A luta antirracista ganhou centralidade no debate sobre o novo PNE (Plano Nacional de Educação).
Uma consulta pública realizada entre maio e junho de 2025, organizada pela Frente Parlamentar Mista Antirracismo do Congresso Nacional, revelou que a formação de professores antirracistas é a principal demanda da sociedade civil para os próximos dez anos da educação brasileira. O resultado está sistematizado no Caderno PNE Antirracista, que reúne mais de 400 propostas elaboradas por movimentos negros, indígenas, quilombolas, conselhos sociais e educadores de base.
“O racismo exclui saberes e dificulta a permanência de estudantes”, alerta o documento. Na mesma direção, a ACP (Sindicato Campo-grandense dos Profissionais da Educação Pública) reforça seu compromisso histórico com a promoção de uma educação pública antirracista, plural e democrática. Para a entidade, o combate ao racismo na escola passa, necessariamente, pela formação inicial e continuada dos/as profissionais da educação.
A professora Eva Luciane Assis de Souza, especialista em Educação e membro do Coletivo de Combate ao Racismo da ACP, reforça que a presença da pauta antirracista no novo PNE representa um avanço significativo. Para ela, “o fato de esta reivindicação ter sobressaído para o novo PNE tem que ser visto como um movimento positivo, pois percebe-se uma preocupação maior dos dois lados que compõem o chão da escola: os que sofrem o racismo e os que alegam não saber lidar com os atos vivenciados cotidianamente”.
Eva também ressalta que essa mobilização demonstra que o debate não está restrito apenas aos afrodescendentes: “Temos um avanço por não ser uma solicitação somente dos afroascendentes, e sim uma mobilização mais efetiva de todos, principalmente das pessoas não negras”.
A professora Eugênia Portela, doutora em Educação pela UFSCar (Universidade Federal de São Carlos), docente da UFMS (Universidade Federal de Mato Grosso do Sul) e membro do Coletivo de Ensino e Pesquisa da ACP, aponta que, mesmo após duas décadas da promulgação das Leis 10.639/2003 e 11.645/2008, que inserem o ensino da história e cultura afro-brasileira, africana e indígena no currículo escolar, a realidade nas escolas brasileiras ainda está longe do que determina a legislação.
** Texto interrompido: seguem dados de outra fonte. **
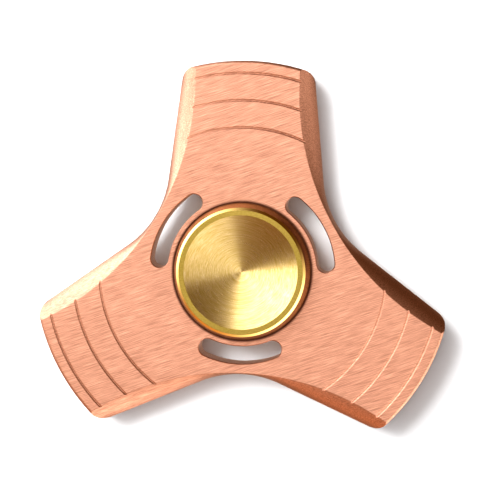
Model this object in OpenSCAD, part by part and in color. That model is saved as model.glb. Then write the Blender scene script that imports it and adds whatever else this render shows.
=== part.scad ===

Segundo ela, essas leis “promovem um deslocamento epistêmico de um conhecimento que historicamente focou e valorizou o branco europeu, o colonizador”, mas sua aplicação ainda é frágil.
Eugênia chama atenção para as marcas cotidianas do racismo na educação infantil. “A criança cresce num mundo que é branco, e o valor é dado para essa branquitude. Os apresentadores de TV são brancos, as bonecas são brancas, os brinquedos, as princesas, os livros didáticos também. A criança branca cresce com essa referência de que ela é superior. É um abalo psicológico para essas crianças desde a infância, lá na primeira infância”.
Na avaliação do secretário de Combate ao Racismo da CNTE (Confederação Nacional dos Trabalhadores em Educação), Carlos de Lima Furtado, a formação docente antirracista é essencial porque “desenvolve a consciência crítica com o reconhecimento do racismo estrutural”. Ele afirma que essa capacitação “permite aos professores identificar diversas formas de discriminação e incluir no currículo a história e cultura da população negra”.
Carlos lembra que, apesar das leis já existentes, há um grande descompasso entre a legislação e a realidade escolar, especialmente em comunidades quilombolas. Como alternativa, destaca a importância da PNEERQ (Política Nacional de Equidade, Educação para as Relações Étnico-Raciais e Educação Escolar Quilombola). Além disso, defende medidas concretas como o PDDE Equidade (Programa Dinheiro Direto na Escola – Equidade): “Esse é um importante instrumento para superarmos essa lacuna. Só o arcabouço legal não é suficiente”.
A ACP entende que a luta antirracista não é tarefa exclusiva da escola, nem tampouco apenas dos professores negros e negras. “A reeducação para as relações raciais e a luta antirracista é responsabilidade de todas as pessoas”, afirma Eugênia Portela. No contexto de MS (Mato Grosso do Sul), a pauta da diversidade deve incluir ainda os povos indígenas e a população cigana, que seguem invisibilizados e enfrentam preconceitos arraigados na sociedade e nas instituições.
Diante disso, a ACP reafirma sua atuação sindical firme na construção de uma educação pública antirracista, plural, democrática e de qualidade. Para a entidade, o racismo precisa ser enfrentado com formação, protocolos, políticas públicas e ação coletiva. Não há futuro justo e inclusivo sem compromissos concretos no presente.